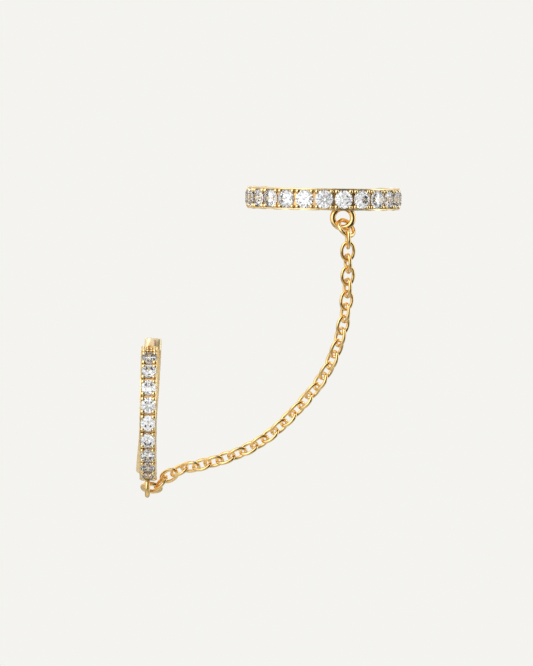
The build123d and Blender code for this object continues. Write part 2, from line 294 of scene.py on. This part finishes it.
def recess_mask():
    """Mask of the floor between the stones, by its depth under a ring's rim, where painted shade and a
    duller roughness go.
    """
    inputs = [("Centre", "Vector", None), ("Axis", "Vector", None), ("Rim Radius", "Float", 0.006)]
    inputs += [("Floor Radius", "Float", 0.006), ("Half Width", "Float", 0.001)]
    group, enter, leave = open_group("recess_mask", "ShaderNodeTree", inputs, [("Mask", "Float")])
    spot = add_node(group, "ShaderNodeTexCoord").outputs["Object"]
    offset = add_node(group, "ShaderNodeVectorMath", {0: spot, 1: enter["Centre"]}, operation="SUBTRACT")
    height = add_node(
        group, "ShaderNodeVectorMath", {0: offset.outputs[0], 1: enter["Axis"]}, operation="DOT_PRODUCT"
    )
    upright = add_node(group, "ShaderNodeVectorMath", {0: enter["Axis"]}, operation="SCALE")
    feed(group, upright.inputs["Scale"], height.outputs["Value"])
    level = add_node(
        group, "ShaderNodeVectorMath", {0: offset.outputs[0], 1: upright.outputs[0]}, operation="SUBTRACT"
    )
    radius = add_node(group, "ShaderNodeVectorMath", {0: level.outputs[0]}, operation="LENGTH")
    radius = radius.outputs["Value"]
    reach = {"Value": radius, "From Min": enter["Rim Radius"], "From Max": enter["Floor Radius"]}
    sunk = add_node(group, "ShaderNodeMapRange", reach).outputs[0]
    under = reckon(group, "SUBTRACT", enter["Floor Radius"], seat_depth)
    below = add_node(
        group, "ShaderNodeMapRange", {"Value": radius, "From Min": under, "From Max": enter["Floor Radius"]}
    ).outputs[0]
    off_middle = reckon(group, "ABSOLUTE", height.outputs["Value"])
    inside = reckon(group, "LESS_THAN", off_middle, enter["Half Width"])
    feed(group, leave["Mask"], reckon(group, "MULTIPLY", reckon(group, "MULTIPLY", sunk, below), inside))
    return group


polish_group = handled_polish()
recess_group = recess_mask()


def gold(name, deep, light, gloss, marks):
    """Warm yellow gold plate under a clear hard coat, with a gloss and a strength of polishing marks."""
    plate = bpy.data.materials.new(name)
    plate.use_nodes = True
    tree = plate.node_tree
    surface = tree.nodes["Principled BSDF"]
    surface.inputs["Metallic"].default_value = 1
    surface.inputs["Specular Tint"].default_value = edge_gold
    surface.inputs["Coat Weight"].default_value = 1
    surface.inputs["Coat IOR"].default_value = coat_index
    surface.inputs["Coat Roughness"].default_value = coat_roughness
    polish = tree.nodes.new("ShaderNodeGroup")
    polish.node_tree = polish_group
    polish.inputs["Deep Tone"].default_value = deep
    polish.inputs["Light Tone"].default_value = light
    polish.inputs["Gloss"].default_value = gloss
    bump = add_node(tree, "ShaderNodeBump", {"Strength": marks, "Distance": marks_depth})
    feed(tree, bump.inputs["Height"], polish.outputs["Marks"])
    feed(tree, surface.inputs["Base Color"], polish.outputs["Colour"])
    feed(tree, surface.inputs["Roughness"], polish.outputs["Roughness"])
    feed(tree, surface.inputs["Normal"], bump.outputs[0])
    return plate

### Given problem
Give back all the data exactly as written.

### Answer to the task
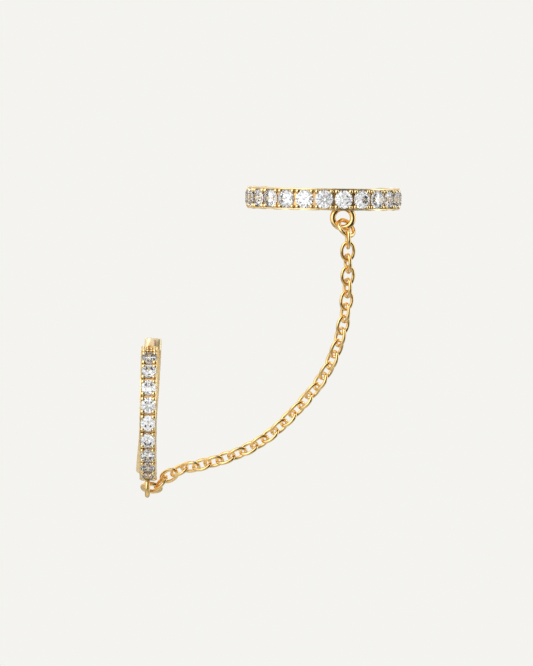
The build123d and Blender code for this object continues. Write part 2, from line 294 of scene.py on. This part finishes it.
def recess_mask():
    """Mask of the floor between the stones, by its depth under a ring's rim, where painted shade and a
    duller roughness go.
    """
    inputs = [("Centre", "Vector", None), ("Axis", "Vector", None), ("Rim Radius", "Float", 0.006)]
    inputs += [("Floor Radius", "Float", 0.006), ("Half Width", "Float", 0.001)]
    group, enter, leave = open_group("recess_mask", "ShaderNodeTree", inputs, [("Mask", "Float")])
    spot = add_node(group, "ShaderNodeTexCoord").outputs["Object"]
    offset = add_node(group, "ShaderNodeVectorMath", {0: spot, 1: enter["Centre"]}, operation="SUBTRACT")
    height = add_node(
        group, "ShaderNodeVectorMath", {0: offset.outputs[0], 1: enter["Axis"]}, operation="DOT_PRODUCT"
    )
    upright = add_node(group, "ShaderNodeVectorMath", {0: enter["Axis"]}, operation="SCALE")
    feed(group, upright.inputs["Scale"], height.outputs["Value"])
    level = add_node(
        group, "ShaderNodeVectorMath", {0: offset.outputs[0], 1: upright.outputs[0]}, operation="SUBTRACT"
    )
    radius = add_node(group, "ShaderNodeVectorMath", {0: level.outputs[0]}, operation="LENGTH")
    radius = radius.outputs["Value"]
    reach = {"Value": radius, "From Min": enter["Rim Radius"], "From Max": enter["Floor Radius"]}
    sunk = add_node(group, "ShaderNodeMapRange", reach).outputs[0]
    under = reckon(group, "SUBTRACT", enter["Floor Radius"], seat_depth)
    below = add_node(
        group, "ShaderNodeMapRange", {"Value": radius, "From Min": under, "From Max": enter["Floor Radius"]}
    ).outputs[0]
    off_middle = reckon(group, "ABSOLUTE", height.outputs["Value"])
    inside = reckon(group, "LESS_THAN", off_middle, enter["Half Width"])
    feed(group, leave["Mask"], reckon(group, "MULTIPLY", reckon(group, "MULTIPLY", sunk, below), inside))
    return group


polish_group = handled_polish()
recess_group = recess_mask()


def gold(name, deep, light, gloss, marks):
    """Warm yellow gold plate under a clear hard coat, with a gloss and a strength of polishing marks."""
    plate = bpy.data.materials.new(name)
    plate.use_nodes = True
    tree = plate.node_tree
    surface = tree.nodes["Principled BSDF"]
    surface.inputs["Metallic"].default_value = 1
    surface.inputs["Specular Tint"].default_value = edge_gold
    surface.inputs["Coat Weight"].default_value = 1
    surface.inputs["Coat IOR"].default_value = coat_index
    surface.inputs["Coat Roughness"].default_value = coat_roughness
    polish = tree.nodes.new("ShaderNodeGroup")
    polish.node_tree = polish_group
    polish.inputs["Deep Tone"].default_value = deep
    polish.inputs["Light Tone"].default_value = light
    polish.inputs["Gloss"].default_value = gloss
    bump = add_node(tree, "ShaderNodeBump", {"Strength": marks, "Distance": marks_depth})
    feed(tree, bump.inputs["Height"], polish.outputs["Marks"])
    feed(tree, surface.inputs["Base Color"], polish.outputs["Colour"])
    feed(tree, surface.inputs["Roughness"], polish.outputs["Roughness"])
    feed(tree, surface.inputs["Normal"], bump.outputs[0])
    return plate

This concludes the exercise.